Thursday 7 December 2017

NZ First’s “Railways of National Importance” policy platform (2017) [3]

Here are the last few bits of the programme and the statements of what Kiwirail should be structured as.

11. New suburban services
New suburban passenger train services will be investigated for Christchurch, Dunedin, Tauranga and between Hamilton and Auckland.
This includes an initial investigation into establishing suburban passenger train services in Christchurch, Dunedin, Tauranga and between Hamilton and Auckland using Auckland’s surplus diesel rolling stock immediately following the introduction of electric services in Auckland.
For Christchurch this could cost up to $200 million.
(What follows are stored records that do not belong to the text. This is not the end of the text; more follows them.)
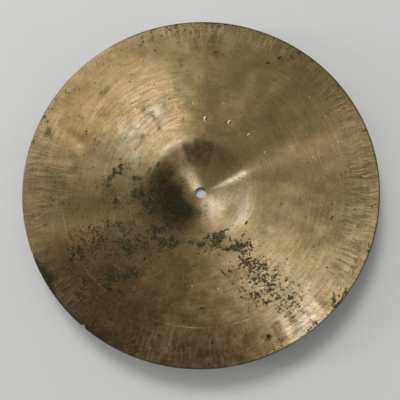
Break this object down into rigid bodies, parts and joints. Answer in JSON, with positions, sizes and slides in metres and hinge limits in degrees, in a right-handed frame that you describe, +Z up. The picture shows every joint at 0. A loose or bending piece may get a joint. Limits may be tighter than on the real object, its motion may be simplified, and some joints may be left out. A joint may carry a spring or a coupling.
{
  "type": "hi-hat cymbal pair",
  "caption": "Two round dished hi-hat cymbals with domed centre bells, laid down nested with the hollow sides up; the upper one lifts off.",
  "frame": {"origin": "centre of the bore at the lowest face of the stack, which is the outside of the bottom cymbal's bell", "axes": "+Z up along the shared axis of both cymbals, out of the hollow sides; +X to the right and +Y away from the viewer of the picture, before a small turn of the camera"},
  "size_m": [0.3556, 0.3556, 0.0377],
  "materials": {
    "lower_bronze": "turned and hammered bronze, dulled with age",
    "upper_bronze": "turned and hammered bronze, brown patina with green corrosion spots"
  },
  "bodies": {
    "bottom": {"bottom_cymbal": "lower_bronze"},
    "top": {"top_cymbal": "upper_bronze"}
  },
  "joints": [
    {"name": "top_lift", "type": "slide", "parent": "bottom", "child": "top", "axis": [0, 0, 1], "range_m": [0, 0.06]}
  ]
}
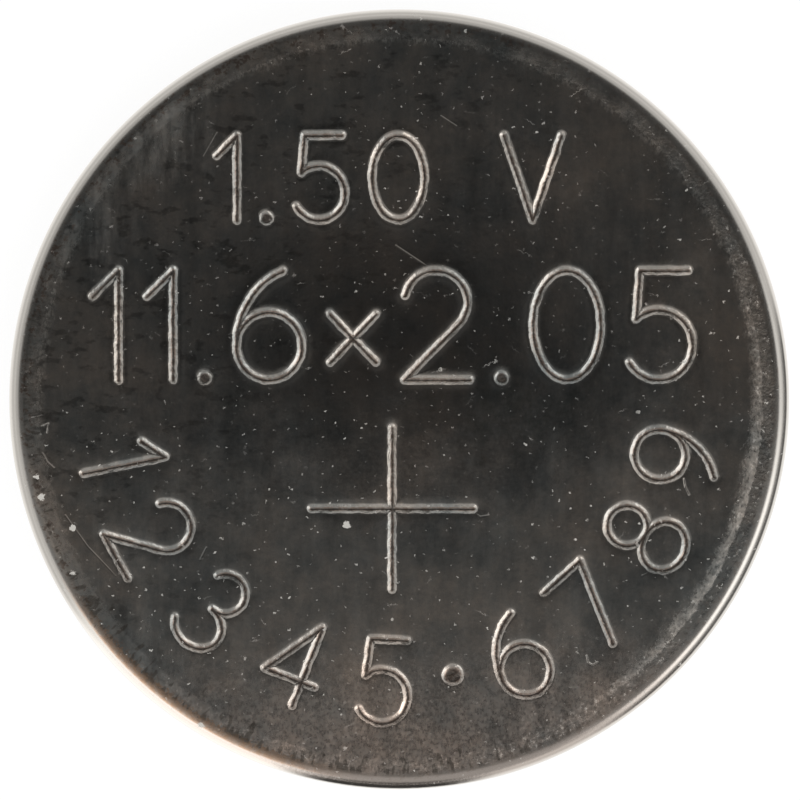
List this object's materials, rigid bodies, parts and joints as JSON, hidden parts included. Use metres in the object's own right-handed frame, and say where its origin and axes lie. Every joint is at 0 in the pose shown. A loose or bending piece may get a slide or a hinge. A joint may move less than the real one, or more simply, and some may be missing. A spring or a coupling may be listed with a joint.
{
  "type": "button cell battery",
  "caption": "Flat round alkaline button cell: a crimped metal can as the positive pole, a nylon gasket and a folded metal cap as the negative pole.",
  "frame": {"origin": "centre of the negative contact face, on which the cell lies", "axes": "+Z along the cell's axis towards the positive face, +Y towards the top of the face as its marks are read, +X to the right of them"},
  "size_m": [0.0116, 0.0116, 0.0021],
  "materials": {
    "can_nickel": "nickel-plated steel, smooth and slightly hazed",
    "cap_nickel": "nickel-faced clad steel, satin",
    "gasket_nylon": "natural nylon with a film of sealant",
    "cathode_mix": "pressed powder, matt",
    "barrier_cellulose": "smooth film, damp",
    "pad_fibre": "felted fibre, damp",
    "zinc_gel": "wet grainy paste"
  },
  "bodies": {
    "root": {"positive_can": "can_nickel", "gasket": "gasket_nylon", "negative_cap": "cap_nickel", "cathode_pellet": "cathode_mix", "barrier_film": "barrier_cellulose", "absorbent_pad": "pad_fibre", "zinc_gel": "zinc_gel"}
  },
  "joints": []
}
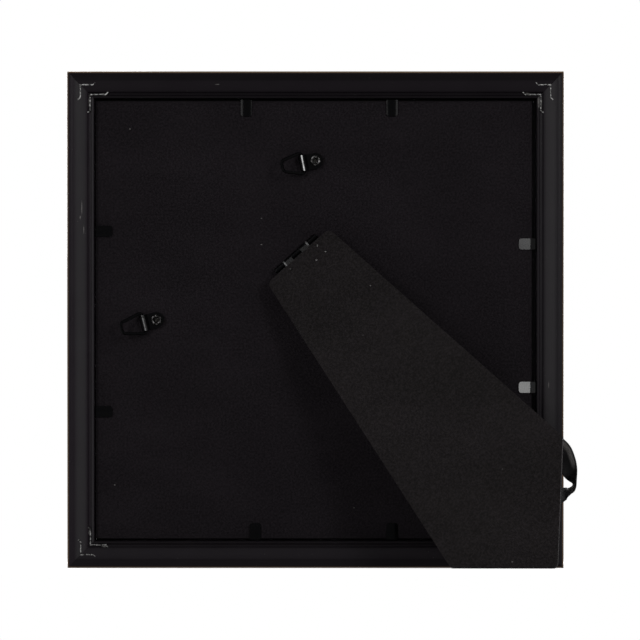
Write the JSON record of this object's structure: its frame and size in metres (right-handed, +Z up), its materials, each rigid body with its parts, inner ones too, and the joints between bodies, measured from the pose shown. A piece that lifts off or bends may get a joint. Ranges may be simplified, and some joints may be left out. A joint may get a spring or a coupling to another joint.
{
  "type": "tabletop picture frame",
  "caption": "Square tabletop picture frame with mitred moulding, glass, bendable tabs, velour backboard, D-ring hangers and a skew-hinged easel strut held by a ribbon.",
  "frame": {"origin": "on the table, below the middle of the standing frame's bounding box", "axes": "+Z up, +Y backwards from the picture towards the strut, +X to the right as seen from the front"},
  "size_m": [0.2372, 0.0766, 0.2331],
  "materials": {
    "rail_black": "satin black extruded polystyrene moulding",
    "bright_steel": "bare bright spring steel",
    "black_steel": "black lacquered sheet steel and wire",
    "clear_glass": "clear float glass",
    "insert_paper": "bare matt insert sheet",
    "hardboard": "pressed hardboard, stained nearly black",
    "black_velour": "flocked black velour covering",
    "liner_paper": "black matt lining paper",
    "ribbon_satin": "black woven satin ribbon"
  },
  "bodies": {
    "frame": {"top_rail": "rail_black", "right_rail": "rail_black", "bottom_rail": "rail_black", "left_rail": "rail_black", "v_nail_top_left_outer": "bright_steel", "v_nail_top_left_inner": "bright_steel", "v_nail_top_right_outer": "bright_steel", "v_nail_top_right_inner": "bright_steel", "v_nail_bottom_left_outer": "bright_steel", "v_nail_bottom_left_inner": "bright_steel", "v_nail_bottom_right_outer": "bright_steel", "v_nail_bottom_right_inner": "bright_steel", "tab_root_top_a": "black_steel", "tab_root_top_b": "black_steel", "tab_root_right_a": "black_steel", "tab_root_right_b": "black_steel", "tab_root_bottom_a": "black_steel", "tab_root_bottom_b": "black_steel", "tab_root_left_a": "black_steel", "tab_root_left_b": "black_steel", "glass_pane": "clear_glass", "picture_sheet": "insert_paper", "backboard": "hardboard", "backboard_velour": "black_velour", "hinge_board_leaf": "black_steel", "hinge_pin": "black_steel", "hinge_board_rivet_a": "black_steel", "hinge_board_rivet_b": "black_steel", "hanger_top_eyelet": "black_steel", "hanger_side_eyelet": "black_steel", "ribbon": "ribbon_satin", "ribbon_board_staple": "bright_steel"},
    "strut": {"strut_board": "hardboard", "strut_cover": "black_velour", "strut_liner": "liner_paper", "hinge_strut_leaf": "black_steel", "hinge_strut_rivet_a": "bright_steel", "hinge_strut_rivet_b": "bright_steel", "hinge_strut_rivet_c": "bright_steel", "hinge_strut_rivet_d": "bright_steel", "ribbon_strut_staple": "bright_steel"},
    "hanger_top_strap": {"hanger_top_strap": "black_steel"},
    "hanger_top_ring": {"hanger_top_ring": "black_steel"},
    "hanger_side_strap": {"hanger_side_strap": "black_steel"},
    "hanger_side_ring": {"hanger_side_ring": "black_steel"},
    "tab_top_a": {"tab_top_a": "black_steel"},
    "tab_top_b": {"tab_top_b": "black_steel"},
    "tab_right_a": {"tab_right_a": "black_steel"},
    "tab_right_b": {"tab_right_b": "black_steel"},
    "tab_bottom_a": {"tab_bottom_a": "black_steel"},
    "tab_bottom_b": {"tab_bottom_b": "black_steel"},
    "tab_left_a": {"tab_left_a": "black_steel"},
    "tab_left_b": {"tab_left_b": "black_steel"}
  },
  "joints": [
    {"name": "strut_hinge", "type": "hinge", "parent": "frame", "child": "strut", "pos_m": [0.01097, -0.00798, 0.14664], "axis": [0.7478, -0.0785, -0.6593], "range_deg": [-17.2, 26.3], "deforming": ["ribbon"]},
    {"name": "hanger_top_swivel", "type": "hinge", "parent": "frame", "child": "hanger_top_strap", "pos_m": [0.00189, -0.00458, 0.19032], "axis": [0, 0.993, -0.1183], "continuous": true},
    {"name": "hanger_top_swing", "type": "hinge", "parent": "hanger_top_strap", "child": "hanger_top_ring", "pos_m": [0.00778, -0.00278, 0.18895], "axis": [0.1908, 0.1161, 0.9747], "range_deg": [-36.3, 118]},
    {"name": "hanger_side_swivel", "type": "hinge", "parent": "frame", "child": "hanger_side_strap", "pos_m": [0.07664, -0.01343, 0.1161], "axis": [0, 0.993, -0.1183], "continuous": true},
    {"name": "hanger_side_swing", "type": "hinge", "parent": "hanger_side_strap", "child": "hanger_side_ring", "pos_m": [0.08246, -0.01166, 0.11442], "axis": [0.2419, 0.1148, 0.9635], "range_deg": [-30.6, 123.8]},
    {"name": "tab_top_a_bend", "type": "hinge", "parent": "frame", "child": "tab_top_a", "pos_m": [0.03446, -0.00064, 0.21875], "axis": [1, 0, 0], "range_deg": [0, 85]},
    {"name": "tab_top_b_bend", "type": "hinge", "parent": "frame", "child": "tab_top_b", "pos_m": [-0.03411, -0.00064, 0.21875], "axis": [1, 0, 0], "range_deg": [0, 85]},
    {"name": "tab_right_a_bend", "type": "hinge", "parent": "frame", "child": "tab_right_a", "pos_m": [0.10534, -0.00795, 0.15746], "axis": [0, -0.1183, -0.993], "range_deg": [0, 85]},
    {"name": "tab_right_b_bend", "type": "hinge", "parent": "frame", "child": "tab_right_b", "pos_m": [0.10534, -0.01799, 0.07315], "axis": [0, -0.1183, -0.993], "range_deg": [0, 85]},
    {"name": "tab_bottom_a_bend", "type": "hinge", "parent": "frame", "child": "tab_bottom_a", "pos_m": [0.03029, -0.02512, 0.01331], "axis": [-1, 0, 0], "range_deg": [0, 85]},
    {"name": "tab_bottom_b_bend", "type": "hinge", "parent": "frame", "child": "tab_bottom_b", "pos_m": [-0.03401, -0.02512, 0.01331], "axis": [-1, 0, 0], "range_deg": [0, 85]},
    {"name": "tab_left_a_bend", "type": "hinge", "parent": "frame", "child": "tab_left_a", "pos_m": [-0.10156, -0.00866, 0.15147], "axis": [0, 0.1183, 0.993], "range_deg": [0, 85]},
    {"name": "tab_left_b_bend", "type": "hinge", "parent": "frame", "child": "tab_left_b", "pos_m": [-0.10156, -0.01664, 0.08452], "axis": [0, 0.1183, 0.993], "range_deg": [0, 85]}
  ]
}
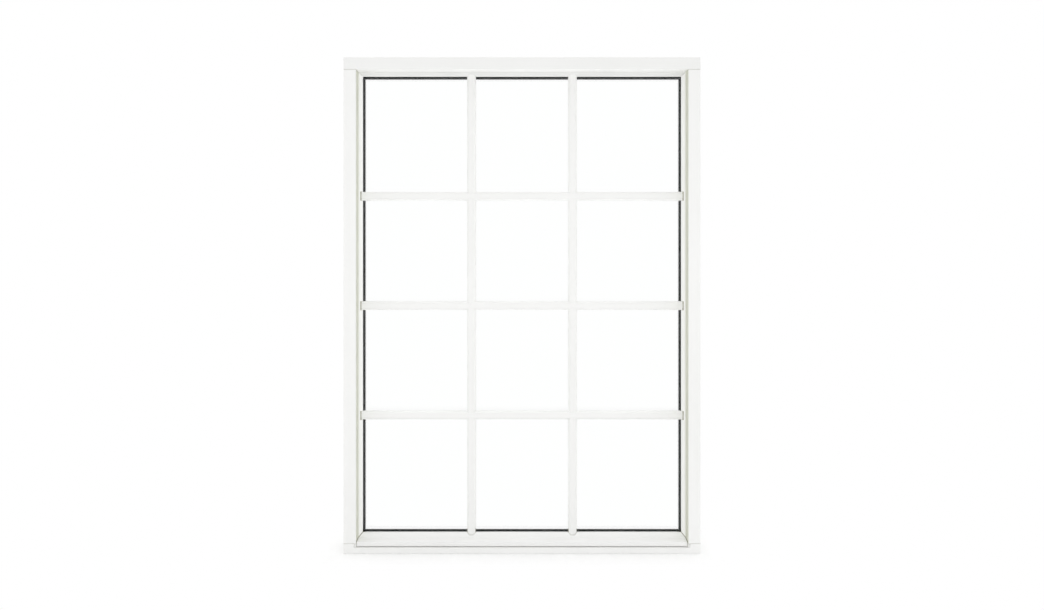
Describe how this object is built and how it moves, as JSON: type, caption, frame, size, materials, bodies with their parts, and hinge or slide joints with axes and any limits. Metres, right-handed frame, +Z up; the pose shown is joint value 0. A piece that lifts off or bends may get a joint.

There's doubt that Dunedin is big enough to warrant suburban train services being reinstated after a 35 year gap.
12. Rail siding grant scheme
New Zealand First will introduce a grant scheme to encourage greater use of rail transport by industry and by distribution centres, where the cost of installing or re-commissioning rail sidings will be met 50/50 by the businesses using the rail siding and the New Zealand Railways Corporation.
New Railways structure proposed by NZ First
KiwiRail would be restructured by splitting it into three new  organisations:
1. New Zealand Railways Corporation - owning and managing rail land, tracks and infrastructure, stations and rail-freight centres, shunting yards, workshops, train control systems, managing and maintaining the rail network, allocating access to the rail network for rail operating companies, setting rail training standards and qualifications, and acting as the rail regulator and licence agency.
2. Kiwi Rail - operating rail passenger services between all main centres, and operating the Interisland ferries.
3. Rail Freight – a new State Owned Enterprise operating a commercial rail freight business.
To have a commercial rail freight business implies open access or competition for rail freight operations. This will see the same challenges as currently occur in road transport where intense and rapacious competition between operators see safety standards widely flouted and accident rates increasing. Kiwirail is already under pressure to cut costs and such a move will not do anything to reduce this pressure.

Overall, the policy on "Railways of National Significance" seems to have limited reporting and detail available. There have been a few speeches by Winston Peters referring to it, but as I noted the detail appears to be missing in action.